Another reviewer, writing after yet another performance, found the cymbals “discordant, grating, and offensive,” though he conceded that such sounds were in fact appropriate for depicting the horrors
of war. 

Contemporaries must have found the sudden outburst in a distant key, immediately following the trumpet fanfares, as jolting and frightening as anything ever written in a symphony. Nor is the “military” style restricted to the second movement. The closing theme of the first movement bears a striking resemblance to the famous “Radetzky” March by Johann Strauss Sr., written about half a century later (although we cannot be sure whether audiences heard this particular theme as “military” in 1794). The extra military percussion reappears in the last section of the final movement. In addition, the main theme of this finale, certainly not a military-sounding melody in itself, became a folk-tune in England that shows up in manuscripts of country dances as “Lord Cathcart’s Welcome.” (Lord Cathcart was a well-known military figure of the time.)

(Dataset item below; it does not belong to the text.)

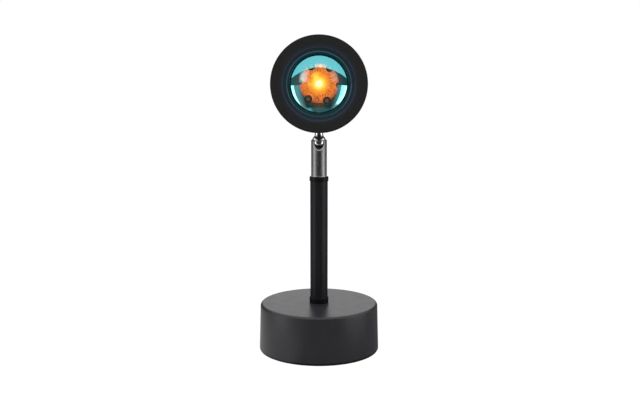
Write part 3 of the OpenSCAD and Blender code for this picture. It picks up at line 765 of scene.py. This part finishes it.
# %% [markdown]
# ## The coating
# Clear glass bends what lies behind it, and the coating mirrors what stands before it. The dome
# mixes the two by the coating's strength, and the whole lens mirrors more where it is seen edge
# on. The mirror is itself a mix of a deep and a pale blue-green, pale low on both sides as a
# painted highlight on the two mirrored bars.

# %% Coat the lens
glass_index = 1.5
coat_strength, coat_limit = 0.62, 0.95
glass_colour = (1, 0.79, 0.58, 1)
deep_colour = (0.16, 0.86, 0.98, 1)
pale_colour = (0.42, 0.96, 1.0, 1)
coat = Finish("coated_glass")
dome = (-coat.y).ramp(rim_depth - 0.1 * mm, rim_depth + 0.1 * mm)
edge_on = coat.add("ShaderNodeFresnel", None, {"IOR": glass_index}, give=0)
streak = coat.noise(6 * mm, detail=2)
away, _ = coat.polar()
# painted highlight: a paler mirror colour low on both sides, where the two bars are mirrored
painted_bar_highlight = (away.ramp(17.6 * mm, 19.2 * mm) * abs(coat.x).ramp(8 * mm, 10 * mm)
              * (head_z - coat.z).ramp(0, 2 * mm))
clear = coat.add("ShaderNodeBsdfRefraction", None,
                 {"Color": glass_colour, "Roughness": 0, "IOR": glass_index}, give=0)
deep, pale = (coat.add("ShaderNodeBsdfAnisotropic", None, {"Color": colour, "Roughness": 0.02},
                       give=0) for colour in (deep_colour, pale_colour))
mirror = coat.add("ShaderNodeMixShader", None,
                  {0: painted_bar_highlight.most(0.3 * streak), 1: deep, 2: pale}, give=0)
share = (coat_strength * dome + edge_on).least(coat_limit)
glass_lens.data.materials.append(coat.show(
    coat.add("ShaderNodeMixShader", None, {0: share, 1: clear, 2: mirror}, give=0)))
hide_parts("lens")
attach(glass_lens, "head")
print("the coated lens rides with the head")

# %% [markdown]
# ## Marks on the board
# Under the lens the board shows tracks that run out from the emitter and beads of solder near
# its edge. They repeat round one axis, so Geometry Nodes lays them. The result is baked to a
# plain mesh, because the pieces that move with a joint carry no modifiers.

# %% A geometry tree that can be baked
class Layout(Graph):
    """A geometry tree with named inputs."""

    def __init__(self, name, **inputs):
        tree = bpy.data.node_groups.new(name, "GeometryNodeTree")
        super().__init__(tree)
        self.key = {}
        for label, kind in inputs.items():
            self.key[label] = tree.interface.new_socket(
                name=label, in_out="INPUT", socket_type="NodeSocket" + kind).identifier
        tree.interface.new_socket(name="Geometry", in_out="OUTPUT",
                                  socket_type="NodeSocketGeometry")
        self.entry = self.add("NodeGroupInput")
        self.exit = self.add("NodeGroupOutput")

    def given(self, label):
        """The value of a named input."""
        return Signal(self, self.entry.outputs[label])

    def bake(self, name, **values):
        """Runs the tree on an empty mesh and returns a plain mesh object."""
        thing = bpy.data.objects.new(name, bpy.data.meshes.new(name))
        bpy.context.collection.objects.link(thing)
        modifier = thing.modifiers.new("layout", "NODES")
        modifier.node_group = self.tree
        for label, value in values.items():
            modifier[self.key[label]] = value
        ready = thing.evaluated_get(bpy.context.evaluated_depsgraph_get())
        mesh = bpy.data.meshes.new_from_object(ready)
        thing.modifiers.clear()
        thing.data = mesh
        return thing


print("a layout takes named inputs and gives a plain mesh")

# %% [markdown]
# ## A ring of beads
# The tree lays a circle of points and puts one flattened bead on each, with its length pointing
# outwards. The beads differ a little in length and width from one to the next. The whole ring is
# then stood upright on the face of the board.

# %% Build the tree of the ring
smallest, largest = 0.65, 1.2          # how much the beads differ in length and width
ring = Layout("ring_of_beads", Count="Int", Radius="Float", Length="Float", Width="Float",
              Height="Float", Seed="Int", Finish="Material")
points = ring.add("GeometryNodeMeshCircle", None,
                  {"Vertices": ring.given("Count"), "Radius": ring.given("Radius")}, give=0)
bead = ring.add("GeometryNodeMeshUVSphere", None, {"Segments": 14, "Rings": 8, "Radius": 0.5},
                give=0)
order = ring.add("GeometryNodeInputIndex", give=0)
heading = ring.add("ShaderNodeCombineXYZ",
                   sockets={2: order * (2 * math.pi) / ring.given("Count")}, give=0)
size = ring.add("FunctionNodeRandomValue", {"data_type": "FLOAT"},
                {2: smallest, 3: largest, "ID": order, "Seed": ring.given("Seed")}, give=1)
shape = ring.add("ShaderNodeCombineXYZ",
                 sockets={0: ring.given("Length") * size, 1: ring.given("Width") * size,
                          2: ring.given("Height")}, give=0)
laid = ring.add("GeometryNodeInstanceOnPoints", None,
                {"Points": points, "Instance": bead, "Rotation": heading, "Scale": shape}, give=0)
stood = ring.add("GeometryNodeTransform", None,
                 {"Geometry": ring.add("GeometryNodeRealizeInstances", None, {0: laid}, give=0),
                  "Rotation": (math.pi / 2, 0, 0), "Translation": (0, board_face_y, head_z)},
                 give=0)
dressed = ring.add("GeometryNodeSetMaterial", None,
                   {"Geometry": stood, "Material": ring.given("Finish")}, give=0)
ring.tree.links.new(dressed.socket, ring.exit.inputs[0])
print("one tree for both rings, with", len(ring.key), "inputs")

# %% [markdown]
# ## Tracks and solder
# The same tree serves twice. Thirty narrow beads make the tracks, and twenty-two round ones
# further out make the solder. Each ring has a seed of its own, and both move with the head.

# %% Lay the tracks and the solder
marks = {
    "board_tracks": dict(Count=30, Radius=6.6 * mm, Length=2.0 * mm, Width=0.34 * mm,
                         Height=0.12 * mm, Seed=4),
    "board_solder": dict(Count=22, Radius=8.6 * mm, Length=0.75 * mm, Width=0.75 * mm,
                         Height=0.3 * mm, Seed=9)}
glows = {"board_tracks": ((0.30, 0.06, 0.01), 1.5), "board_solder": ((0.85, 0.50, 0.08), 2.6)}
for name, sizes in marks.items():
    colour, strength = glows[name]
    finish = glowing(name + "_glow", [(0.0, colour), (1.0, colour)], board_r, strength,
                     base=0.3, gloss=0.3)
    beads = ring.bake(name, Finish=finish, **sizes)
    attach(beads, "head")
    print(name, len(beads.data.polygons), "faces")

These associations would in themselves guarantee a special place for this symphony among Haydn’s works. But there is even more that is unusual here. The slow opening sounds like a separate movement rather than a slow introduction to the fast movement. The latter, surprisingly, begins with the chirping trio of a flute and two oboes, and the entire movement consistently treats the high woodwind as a special solo group within the orchestra. 

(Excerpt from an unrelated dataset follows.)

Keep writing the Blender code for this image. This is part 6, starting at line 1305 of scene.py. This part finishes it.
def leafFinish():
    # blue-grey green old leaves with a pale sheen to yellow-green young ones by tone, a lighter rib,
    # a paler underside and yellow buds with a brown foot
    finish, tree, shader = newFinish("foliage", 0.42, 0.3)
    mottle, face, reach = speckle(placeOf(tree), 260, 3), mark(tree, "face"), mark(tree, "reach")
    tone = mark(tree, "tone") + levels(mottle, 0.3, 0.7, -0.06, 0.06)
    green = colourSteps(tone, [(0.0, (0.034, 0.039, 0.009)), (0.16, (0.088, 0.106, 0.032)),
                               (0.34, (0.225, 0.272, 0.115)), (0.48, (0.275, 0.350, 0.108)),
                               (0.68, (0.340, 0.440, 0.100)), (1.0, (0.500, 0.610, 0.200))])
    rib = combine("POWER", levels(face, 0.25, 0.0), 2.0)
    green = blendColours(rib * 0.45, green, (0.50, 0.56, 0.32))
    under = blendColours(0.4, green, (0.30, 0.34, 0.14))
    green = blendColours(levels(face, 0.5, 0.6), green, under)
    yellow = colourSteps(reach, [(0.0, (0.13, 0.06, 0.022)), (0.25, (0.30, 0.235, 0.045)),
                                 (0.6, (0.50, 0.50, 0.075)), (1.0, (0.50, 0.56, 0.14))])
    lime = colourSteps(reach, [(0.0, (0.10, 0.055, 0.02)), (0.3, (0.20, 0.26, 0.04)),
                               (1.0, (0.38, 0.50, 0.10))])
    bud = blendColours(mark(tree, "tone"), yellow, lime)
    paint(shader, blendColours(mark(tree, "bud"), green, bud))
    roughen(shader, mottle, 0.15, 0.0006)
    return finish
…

In the first half of the third-movement minuet, Haydn, instead of repeating his musical phrase literally as he normally does, completely re-orchestrates the melody. And the finale treats its main theme in ways totally unheard-of in 18th-century music. Ushered in by a startling timpani solo, the development section of this finale reaches keys that couldn’t be further removed from the original G major; the music actually travels all the way around the circle of fifths.

Yet the most stunning of the symphony’s movements remains the second, the “military” Allegretto. Given its great originality, it may come as a surprise that its opening theme was “recycled” from a work written some years earlier, in 1786/87. In that year, Haydn received a commission from King Ferdinand IV of Naples, who was married to a Habsburg princess from Vienna. This musical monarch played an instrument known as the lira organizzata, which was a form of hurdy-gurdy. (The hurdy-gurdy is described in the New Harvard Dictionary of Music as a “string instrument…with a crank at the end opposite the pegbox. When the crank is turned, a rosined wooden wheel adjacent to the bridge and touching the strings rotates, causing the strings to sound.”) 

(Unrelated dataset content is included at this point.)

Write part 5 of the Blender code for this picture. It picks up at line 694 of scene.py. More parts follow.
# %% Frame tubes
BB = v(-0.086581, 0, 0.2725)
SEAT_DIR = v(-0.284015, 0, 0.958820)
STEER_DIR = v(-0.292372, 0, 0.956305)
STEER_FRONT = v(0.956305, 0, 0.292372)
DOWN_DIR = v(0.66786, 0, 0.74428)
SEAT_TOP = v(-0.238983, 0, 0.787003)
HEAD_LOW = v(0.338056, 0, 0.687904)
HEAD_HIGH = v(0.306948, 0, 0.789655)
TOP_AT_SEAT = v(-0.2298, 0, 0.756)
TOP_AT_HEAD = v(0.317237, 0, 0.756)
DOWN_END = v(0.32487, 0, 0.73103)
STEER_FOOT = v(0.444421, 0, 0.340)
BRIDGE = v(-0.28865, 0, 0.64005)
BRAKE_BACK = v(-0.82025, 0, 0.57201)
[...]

Ferdinand asked for works utilizing two of these instruments; presumably he wanted to play them with his instructor, an Austrian diplomat named Norbert Hadrava. Haydn complied by composing no fewer than five concertos for the King. He thought highly of this music, but the unusual scoring prevented further hearings. Therefore, he revived some of them in London by having the hurdy-gurdy parts played by a flute and an oboe, and turned the “Romance” of the third concerto into the second movement of his newest symphony. It is a miracle what re-orchestration can do: Haydn left the music virtually unchanged, though he enlarged his instrumental forces (most notably, he added the famous percussion instruments, as well as a pair of clarinets). The variations on the melody, with the alternating uses of major and minor, are exactly the same in concerto and symphony. Then, at the point where the concerto movement ends, Haydn added the trumpet fanfare and that extraordinary coda. With unerring instinct, Haydn picked from his vast output an obscure movement that he could turn, with just the right number of changes, into one of the greatest successes of his life.